Common UK Mistakes When Choosing a Rat Cage
1) Buying by external dimensions only
Manufacturers may quote overall dimensions including frame edges, top caps, or wheel stands. Always calculate internal usable space. If you use external figures, you can overestimate by a significant margin.
2) Counting tiny ledges as full levels
A small corner shelf is useful, but it should not be counted as a complete level for movement planning. The calculator assumes meaningful walkable platforms.
3) Ignoring growth and group changes
Juveniles grow quickly. Rescue adoptions can also change group numbers. If your result is only just passing, plan capacity for one extra rat if feasible.
4) Overlooking bar spacing for young rats
Spacing that is safe for adults can be risky for young or small-bodied rats. Mixed-age groups should follow the tighter threshold.
5) Treating free-roam as optional
Even an excellent cage does not replace daily interaction and exploration outside the enclosure. Mental stimulation is as important as raw dimensions.
Step-by-Step UK Buying Strategy Using the Calculator
- Set your expected group size for the next 12 to 18 months.
- Shortlist cages and collect internal dimensions only.
- Enter each option into the calculator with realistic shelf count and bar spacing.

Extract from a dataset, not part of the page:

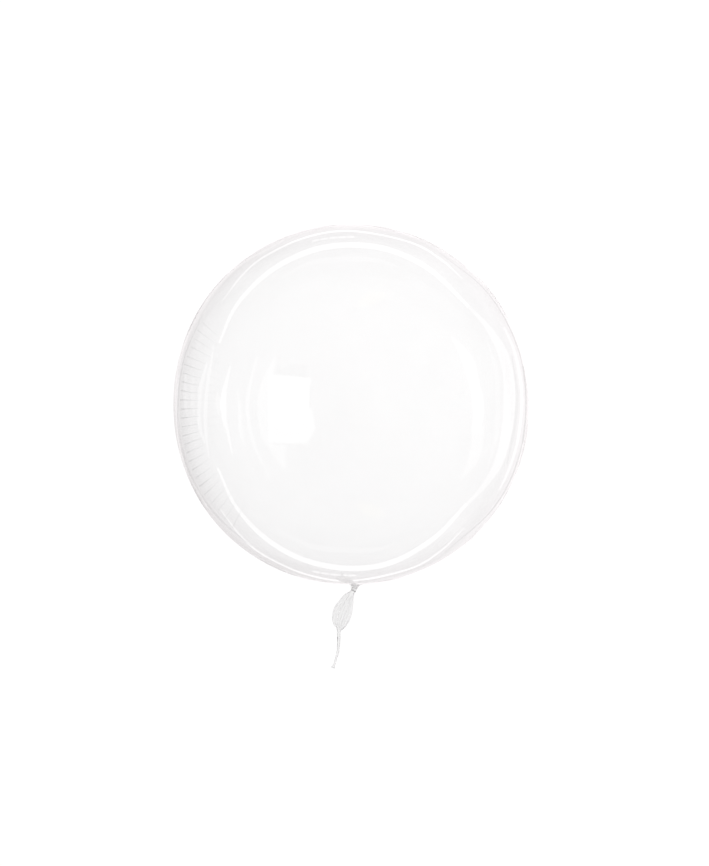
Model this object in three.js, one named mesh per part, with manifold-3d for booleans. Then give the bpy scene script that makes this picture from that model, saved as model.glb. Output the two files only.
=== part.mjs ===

- Prioritise models that pass with margin, not just by a tiny amount.
- Budget for enrichment and replacement consumables alongside cage cost.
- Re-test after setup changes, especially after adding or removing levels.
Final Practical Advice
A good rat cage in the UK is not just “big enough.” It is safe, structured, cleanable, socially functional, and compatible with your daily routine. The best setup is one you can maintain consistently every week. Use the calculator as your objective baseline, then improve from there with thoughtful layout, enrichment rotation, and regular welfare checks.
If you are between two cages, choose the one with better internal flexibility and safer spacing. Extra usable space is rarely wasted with rats, while insufficient space becomes a daily problem. Combine measured calculations with direct observation of your group’s behaviour, and you will make better long-term housing decisions.